» **Request**: In the entries below, the lines from the one with "Write part 2" through the one with "return np.maximum(groove(first), groove(second)), extent" are to be copied exactly; both ends count.

» **Task material**:
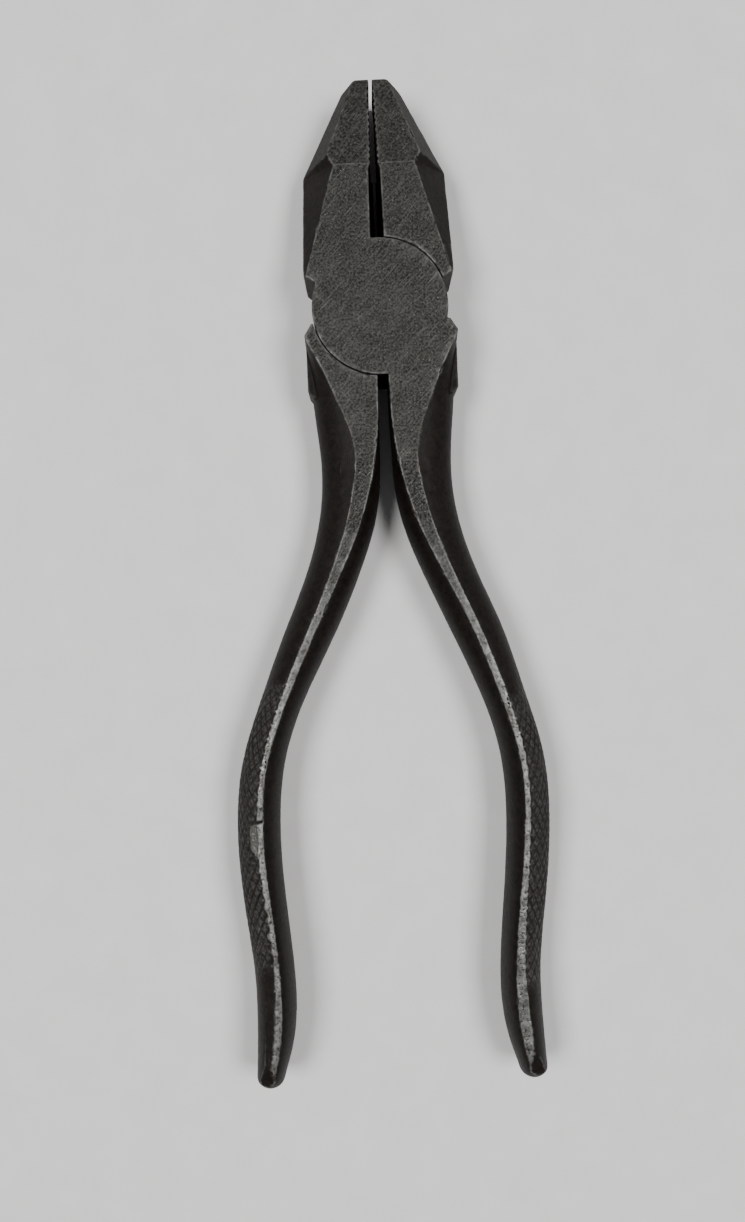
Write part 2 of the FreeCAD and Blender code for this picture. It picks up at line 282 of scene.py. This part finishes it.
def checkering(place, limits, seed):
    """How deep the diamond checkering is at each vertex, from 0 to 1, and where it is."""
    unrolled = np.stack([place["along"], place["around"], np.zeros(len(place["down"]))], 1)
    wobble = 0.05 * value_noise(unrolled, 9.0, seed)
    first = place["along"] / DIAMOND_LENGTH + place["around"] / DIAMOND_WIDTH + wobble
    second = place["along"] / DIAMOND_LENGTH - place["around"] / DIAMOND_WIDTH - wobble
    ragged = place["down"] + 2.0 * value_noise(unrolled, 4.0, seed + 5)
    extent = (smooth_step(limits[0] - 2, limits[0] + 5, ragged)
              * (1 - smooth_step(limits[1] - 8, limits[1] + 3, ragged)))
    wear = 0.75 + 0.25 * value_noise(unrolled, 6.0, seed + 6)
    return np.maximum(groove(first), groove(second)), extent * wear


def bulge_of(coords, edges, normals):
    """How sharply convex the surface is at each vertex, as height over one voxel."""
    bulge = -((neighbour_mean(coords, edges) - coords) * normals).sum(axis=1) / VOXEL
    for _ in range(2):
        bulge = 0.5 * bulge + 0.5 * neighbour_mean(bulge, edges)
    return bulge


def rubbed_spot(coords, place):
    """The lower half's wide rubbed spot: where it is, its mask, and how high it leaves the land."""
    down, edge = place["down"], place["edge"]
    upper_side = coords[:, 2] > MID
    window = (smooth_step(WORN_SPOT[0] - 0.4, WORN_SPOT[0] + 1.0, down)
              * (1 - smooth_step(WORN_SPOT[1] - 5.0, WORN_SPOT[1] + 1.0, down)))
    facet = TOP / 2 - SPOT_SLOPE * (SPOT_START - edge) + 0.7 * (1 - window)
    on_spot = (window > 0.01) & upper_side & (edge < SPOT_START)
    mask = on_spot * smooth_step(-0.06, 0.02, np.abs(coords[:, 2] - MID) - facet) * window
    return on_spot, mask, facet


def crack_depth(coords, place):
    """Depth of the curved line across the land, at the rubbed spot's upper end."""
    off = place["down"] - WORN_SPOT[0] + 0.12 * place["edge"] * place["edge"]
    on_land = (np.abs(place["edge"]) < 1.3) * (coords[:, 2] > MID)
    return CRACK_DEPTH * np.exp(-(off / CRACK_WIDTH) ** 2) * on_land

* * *

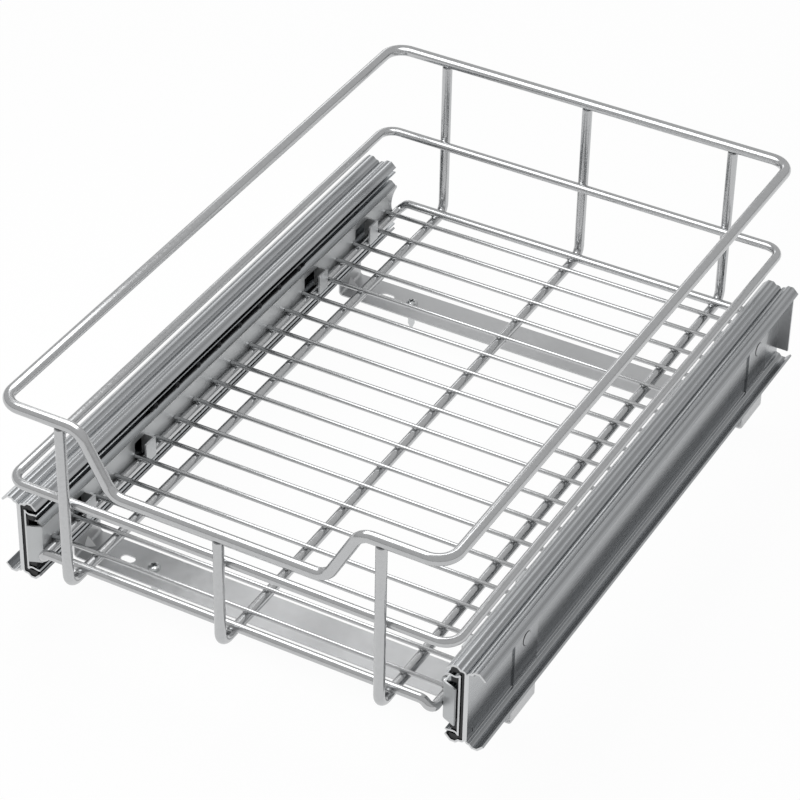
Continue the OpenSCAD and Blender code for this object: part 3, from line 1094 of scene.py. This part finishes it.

» **Problem solution**:
Write part 2 of the FreeCAD and Blender code for this picture. It picks up at line 282 of scene.py. This part finishes it.
def checkering(place, limits, seed):
    """How deep the diamond checkering is at each vertex, from 0 to 1, and where it is."""
    unrolled = np.stack([place["along"], place["around"], np.zeros(len(place["down"]))], 1)
    wobble = 0.05 * value_noise(unrolled, 9.0, seed)
    first = place["along"] / DIAMOND_LENGTH + place["around"] / DIAMOND_WIDTH + wobble
    second = place["along"] / DIAMOND_LENGTH - place["around"] / DIAMOND_WIDTH - wobble
    ragged = place["down"] + 2.0 * value_noise(unrolled, 4.0, seed + 5)
    extent = (smooth_step(limits[0] - 2, limits[0] + 5, ragged)
              * (1 - smooth_step(limits[1] - 8, limits[1] + 3, ragged)))
    wear = 0.75 + 0.25 * value_noise(unrolled, 6.0, seed + 6)
    return np.maximum(groove(first), groove(second)), extent * wear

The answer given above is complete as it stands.